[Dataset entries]
· · · ·
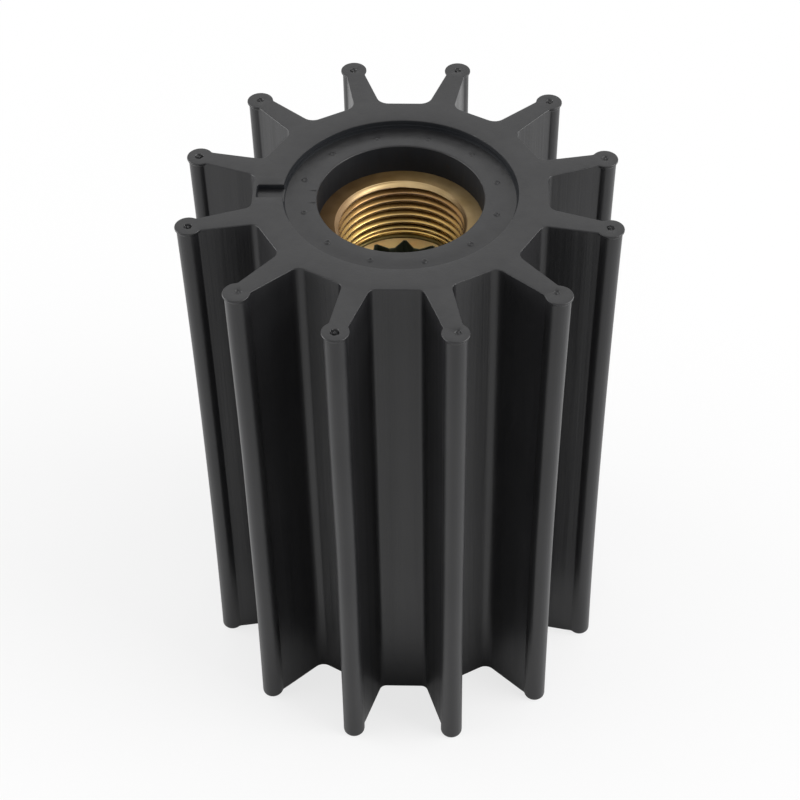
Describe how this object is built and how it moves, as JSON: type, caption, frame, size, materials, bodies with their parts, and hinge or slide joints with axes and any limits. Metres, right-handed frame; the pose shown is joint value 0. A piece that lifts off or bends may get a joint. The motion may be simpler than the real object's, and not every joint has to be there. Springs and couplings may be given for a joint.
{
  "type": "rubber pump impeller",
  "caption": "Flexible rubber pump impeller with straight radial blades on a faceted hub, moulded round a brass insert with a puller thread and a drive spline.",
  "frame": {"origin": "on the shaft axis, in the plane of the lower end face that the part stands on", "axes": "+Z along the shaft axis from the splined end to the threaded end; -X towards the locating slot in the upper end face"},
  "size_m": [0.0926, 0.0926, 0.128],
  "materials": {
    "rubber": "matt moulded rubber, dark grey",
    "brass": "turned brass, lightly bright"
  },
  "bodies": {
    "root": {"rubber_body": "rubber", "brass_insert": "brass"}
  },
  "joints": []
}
· · · ·
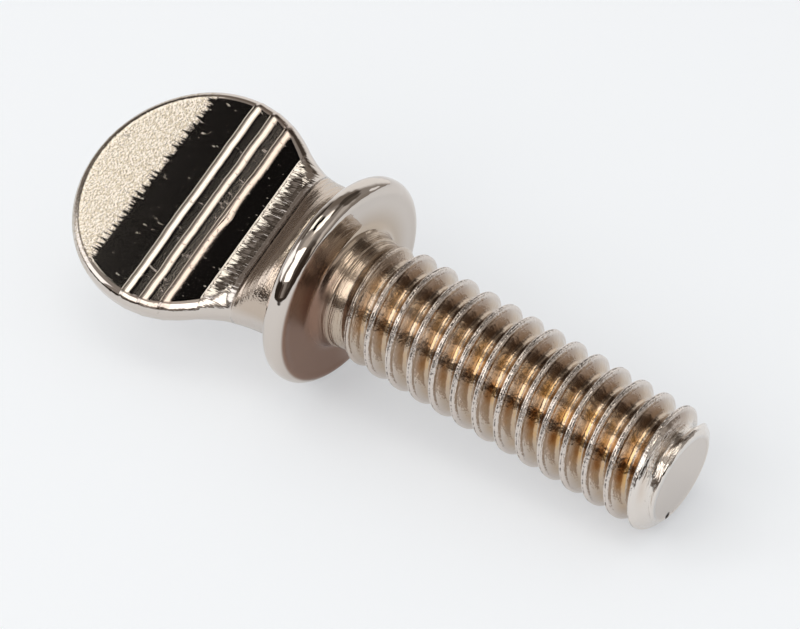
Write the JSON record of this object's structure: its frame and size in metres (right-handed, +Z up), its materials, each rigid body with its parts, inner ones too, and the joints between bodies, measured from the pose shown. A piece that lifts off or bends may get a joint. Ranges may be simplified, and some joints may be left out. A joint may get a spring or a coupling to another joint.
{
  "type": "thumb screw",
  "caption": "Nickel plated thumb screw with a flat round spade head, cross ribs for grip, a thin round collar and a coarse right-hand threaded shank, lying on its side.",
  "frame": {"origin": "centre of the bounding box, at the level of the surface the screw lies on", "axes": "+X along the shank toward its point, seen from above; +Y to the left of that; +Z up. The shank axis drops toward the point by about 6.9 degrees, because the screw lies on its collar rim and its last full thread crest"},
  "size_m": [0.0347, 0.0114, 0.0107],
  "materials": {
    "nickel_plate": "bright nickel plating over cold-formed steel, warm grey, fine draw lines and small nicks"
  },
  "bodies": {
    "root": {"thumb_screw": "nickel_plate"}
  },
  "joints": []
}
· · · ·
Using the listing above, pick out each line that contains the word "bodies", then copy it.

Describe how this object is built and how it moves, as JSON: type, caption, frame, size, materials, bodies with their parts, and hinge or slide joints with axes and any limits. Metres, right-handed frame; the pose shown is joint value 0. A piece that lifts off or bends may get a joint. The motion may be simpler than the real object's, and not every joint has to be there. Springs and couplings may be given for a joint.
  "bodies": {
Write the JSON record of this object's structure: its frame and size in metres (right-handed, +Z up), its materials, each rigid body with its parts, inner ones too, and the joints between bodies, measured from the pose shown. A piece that lifts off or bends may get a joint. Ranges may be simplified, and some joints may be left out. A joint may get a spring or a coupling to another joint.
  "bodies": {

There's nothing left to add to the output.